3123 中国はドルの下落を望まないと言うが 宮崎正弘

G20(ロンドンサミット)で増大した中国の存在感だが。新通貨発行(SDR)は「弱気の現れでもあった」とクルーグマン教授。
G20は終わった。IMF増資が決まり、中国は400億ドルを拠金する。日本は1000億ドル。EUも1000億ドル、サウジアラビアもそれなり、に。
中国の周小川・人民銀行総裁が提唱したSDR発行という改革案は一顧だにされず、「議論は開かれている」(ガイトナー米財務長官)でかたづけられた。
ノーベル経済学賞に輝くポール・クルーグマンが書いた(NYタイムズ、4月4日付け)。
「中国は本能的にドルの下落を望まない。また米国債を手放せない。安定した金融商品は、たとえ低利でも安全だから保有し続けるのであり、保有財産の価値が目減りする愚は避けようとする。
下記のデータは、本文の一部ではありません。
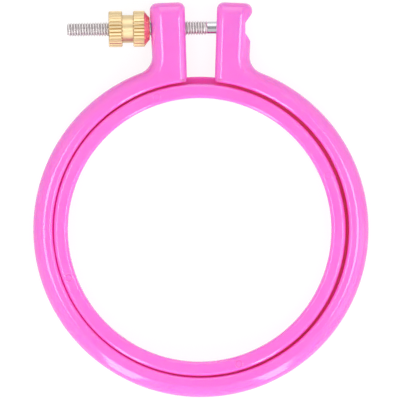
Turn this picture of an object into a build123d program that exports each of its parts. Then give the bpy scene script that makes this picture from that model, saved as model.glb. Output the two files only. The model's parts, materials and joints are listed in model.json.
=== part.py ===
# Screw-tightened embroidery hoop in moulded plastic, small size. Millimetres.
# The hoop lies flat with its face up: Z runs along the hoop's axis, the two clamp ears
# point along +Y and the screw lies along X. The origin is on the inner hoop's axis, at
# the back face that it rests on.
from build123d import *
from math import cos, radians, sin, tan
import os

os.makedirs("parts", exist_ok=True)

# Inner hoop: a closed ring with a flat lip round its back
opening_radius = 38.7
inner_wall = 4.2
hoop_depth = 9.4  # from the lip to the face, in both hoops
lip_thickness = 1.6
lip_reach = 2.2
mouth_chamfer = 0.7
seam_chamfer = 0.5
lip_chamfer = 0.4

# Outer hoop: a split ring round the inner one, with room for the fabric between them
fabric_clearance = 0.55
outer_wall = 5.85
shoulder_round = 3.3  # round the front
back_chamfer = 2.0
bore_chamfer = 0.5
slack_right_share = 0.7  # where the loose outer hoop lies, in shares of the clearance
slack_up_share = 0.22

# Ears: the split ring springs open, so their sides lean outwards
split_gap = 8.05  # between the ears, at the bore
ear_span = 27.9  # over both ears, at the bore
gap_lean = 1.8  # degrees
side_lean = 3.1
ear_rise = 17.35  # above the ring
ear_corner_round = 2.2
ear_root_round = 5.2
gap_round = 1.9

# Clamp screw: a hexagon head let into the right ear, a plain shank and a long thread
screw_rise = 10.1  # the axis above the ring
screw_tilt = 0.8  # degrees, because it lies askew in its holes
thread_diameter = 4.166
shank_diameter = 3.65
screw_length = 49.6  # under the head
shank_length = 8.2
head_across_flats = 6.35
head_height = 2.8
head_chamfer = 0.4
tip_chamfer = 0.6
hole_clearance = 0.12
head_clearance = 0.25
head_seat_gap = 0.1

# Recess round the head, which breaks out through the ear's rounded shoulders
recess_radius = 4.45
recess_depth = 1.75

# Knurled nut: two knurled bands with a smooth neck between them, and a conical nose
nut_radius = 5.3
neck_radius = 4.1
nose_radius = 3.2
outer_band_length = 4.0
neck_length = 3.2
inner_band_length = 3.2
nose_length = 1.65
band_chamfer = 0.3
countersink = 0.4
knurl_count = 30
knurl_depth = 0.32
thread_running_clearance = 0.05
nut_seat_gap = 0.05

overrun = 3.0  # how far the cuts run past the faces

# Sizes and places worked out from those above
inner_hoop_radius = opening_radius + inner_wall
lip_radius = inner_hoop_radius + lip_reach
face_height = lip_thickness + hoop_depth
bore_radius = inner_hoop_radius + fabric_clearance
ring_radius = bore_radius + outer_wall
slack_right = slack_right_share * fabric_clearance
slack_up = slack_up_share * fabric_clearance
ear_top = ring_radius + ear_rise
screw_line = ring_radius + screw_rise
screw_height = lip_thickness + hoop_depth / 2
thread_radius = thread_diameter / 2
shank_radius = shank_diameter / 2


def gap_side(height):
    # Half of the gap between the ears, at a height above the hoop's centre
    return split_gap / 2 + (height - bore_radius) * tan(radians(gap_lean))


def ear_side(height):
    # Half of the span over both ears, at a height above the hoop's centre
    return ear_span / 2 + (height - bore_radius) * tan(radians(side_lean))


def ear_end(across):
    # The ear's end stands square to the ear, so it falls away outwards
    middle = (gap_side(ear_top) + ear_side(ear_top)) / 2
    return ear_top - (across - middle) * tan(radians((gap_lean + side_lean) / 2))


# The head seats in the right ear, its face level with the recess's floor
recess_floor = ear_side(screw_line) - recess_depth
head_seat = recess_floor - head_height
nose_face = ear_side(screw_line + nose_radius) + nut_seat_gap
nut_seat = (head_seat + nose_face) / cos(radians(screw_tilt))
hole_radius = thread_radius + hole_clearance + nut_seat * sin(radians(screw_tilt))

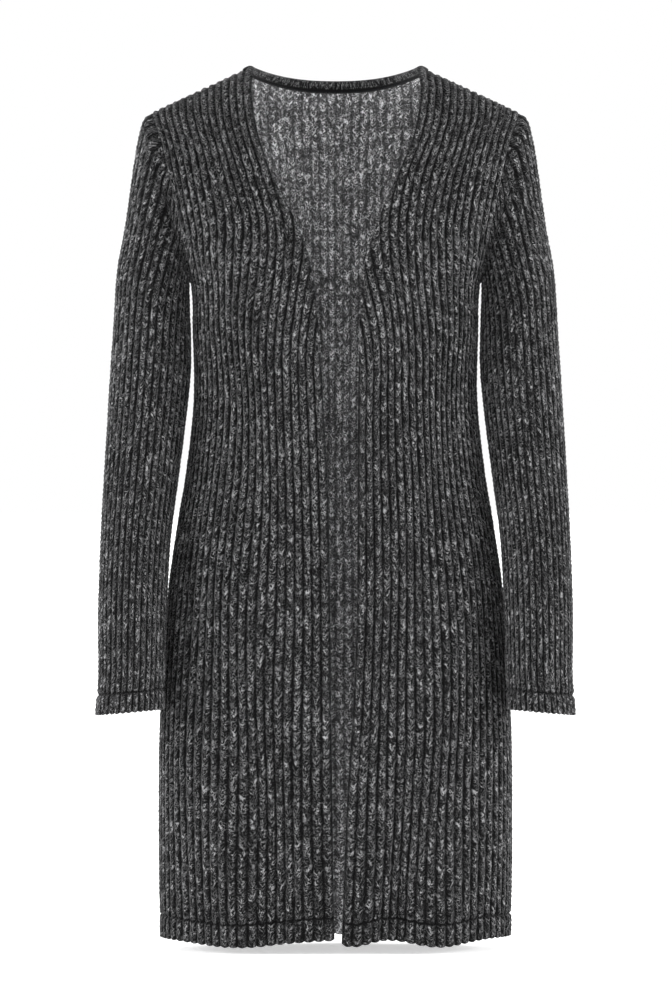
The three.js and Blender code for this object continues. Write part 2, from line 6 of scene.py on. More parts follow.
import bpy
import numpy as np
from bpy.props import FloatProperty, FloatVectorProperty, PointerProperty
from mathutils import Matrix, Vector

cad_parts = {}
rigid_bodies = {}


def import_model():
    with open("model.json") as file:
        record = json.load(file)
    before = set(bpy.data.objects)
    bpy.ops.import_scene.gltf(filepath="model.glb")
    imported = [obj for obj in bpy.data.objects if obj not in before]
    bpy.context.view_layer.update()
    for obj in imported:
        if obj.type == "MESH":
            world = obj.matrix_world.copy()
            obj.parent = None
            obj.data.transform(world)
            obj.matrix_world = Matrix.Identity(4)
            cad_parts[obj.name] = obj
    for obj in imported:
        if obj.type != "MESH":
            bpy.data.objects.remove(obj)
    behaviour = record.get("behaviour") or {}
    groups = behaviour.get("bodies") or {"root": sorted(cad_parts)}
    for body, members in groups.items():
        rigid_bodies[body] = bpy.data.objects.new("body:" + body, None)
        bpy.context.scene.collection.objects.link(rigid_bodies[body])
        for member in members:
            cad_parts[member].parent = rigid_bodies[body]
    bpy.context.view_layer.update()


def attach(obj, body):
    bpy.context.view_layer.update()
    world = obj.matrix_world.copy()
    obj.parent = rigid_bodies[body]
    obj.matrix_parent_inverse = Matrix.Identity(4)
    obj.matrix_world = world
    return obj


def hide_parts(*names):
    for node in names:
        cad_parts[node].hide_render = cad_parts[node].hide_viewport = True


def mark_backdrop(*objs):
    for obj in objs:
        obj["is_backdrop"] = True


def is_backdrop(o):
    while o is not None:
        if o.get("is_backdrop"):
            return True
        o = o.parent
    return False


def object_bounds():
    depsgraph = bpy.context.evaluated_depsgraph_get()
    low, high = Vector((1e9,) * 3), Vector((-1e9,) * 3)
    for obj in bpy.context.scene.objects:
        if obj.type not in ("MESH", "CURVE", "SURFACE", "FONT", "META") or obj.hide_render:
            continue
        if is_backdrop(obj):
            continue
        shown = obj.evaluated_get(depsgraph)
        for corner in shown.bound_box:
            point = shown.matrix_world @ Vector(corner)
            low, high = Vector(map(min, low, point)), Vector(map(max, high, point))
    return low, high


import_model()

bl_info = {
    "name": "Rib-knit cardigan",
    "version": (1, 0, 0),
    "blender": (4, 5, 0),
    "location": "3D View > Sidebar > Cardigan",
    "description": "Knits a long open cardigan over its solid model and sets it in a plain studio",
    "category": "Object",
}


def table(columns, *rows):
    """Rows of numbers as named columns."""
    return dict(zip(columns.split(), np.array(rows, float).T))


# Sizes of the cut, in millimetres. The form is the solid model's. The ribs start to lean lower down
# and stop higher up than in the solids, so that they flow more evenly.

# The cloth's thickness over a rib, and the gap at the seams.
CREST = 3.6
SEAM_GAP = 0.4

# Ribs from a side seam to a front edge or to the middle of the back, the rib that meets the side of
# the neck, the ribs that end at the underarm, and the ribs round a sleeve.
FRONT_RIBS = 24
FRONT_CORNER_RIB = 18
BACK_RIBS = 26
BACK_CORNER_RIB = 15
RIBS_UNDERARM = 4
RIBS_SLEEVE = 34

# The hem's level, the courses up to which hem and cuffs are turned, and how far a rib hangs below
# its furrows.
HEM_LEVEL = -864
HEM_TURN_COURSES = 4.5
CUFF_TURN_COURSES = 4
HEM_SCALLOP = 1.6

# The shoulder seam's ends as distances from the middle and heights, and the depth of cloth over
# which the shoulders round off.
SHOULDER_TIP = (186, -30.5)
NECK_SIDE = (84, 16.3)
SHOULDER_ROUND = 95

# The underarm, the height at which the armhole has turned upright, and the levels between which the
# V takes the ribs of a front and the armhole those of the side.
UNDERARM_Z = -202
ARMHOLE_TURN_Z = -165
V_START_Z = -300
YOKE_Z = -75
RIB_TURN_Z = -300

# How far the ribs wander, as a share of a panel's width, and the heights over which they do.
RIB_SWAY = 0.009
SHORT_SWAY_Z = 47
LONG_SWAY_Z = 83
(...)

中国はロンドンサミットで強い存在感を示し、発言力を高めたのは事実だったが、心中では外貨準備の実に七割を米ドル建ての資産で運営している以上、現実は現実なのである」。
そしてこうも言った。
「中国が新通貨発行によりIMFを改革できるという意欲的な発言も、その裏面には弱気が漂っている。中国の矛盾も、英国、日本、そして米国も同じである」。
しかし筆者に言わしめればクルーグマン教授の視野は短期的、現状判断の範疇から抜け出していない。
中国は革命から60年かけて核戦略を整備し、米国ロシアに伍し、改革開放と同時に軍の近代化に着手し、ミサイルや宇宙兵器を整備し、さらに過去20年連続の国防費拡大によって嘗ての大英帝国に近づけるほどの海軍力を増大させた。
今後十数年かけて、空母を建造し、いずれ西太平洋を米軍とシェアするほとの軍事覇権を確立するであろう。
このような長期戦略のもとで、着々と年月かけてなされている戦略の実現プロセスを、目撃してきた者としては、中国が長期戦略を用いて、金本位制による人民元(華元)が、いずれ米ドルと派を競う状況を現出させようとする野心もまた本物であり、軍事戦略と平行して、これからは中国の世界経済戦略の分析に、より注意をむけるべきではないか。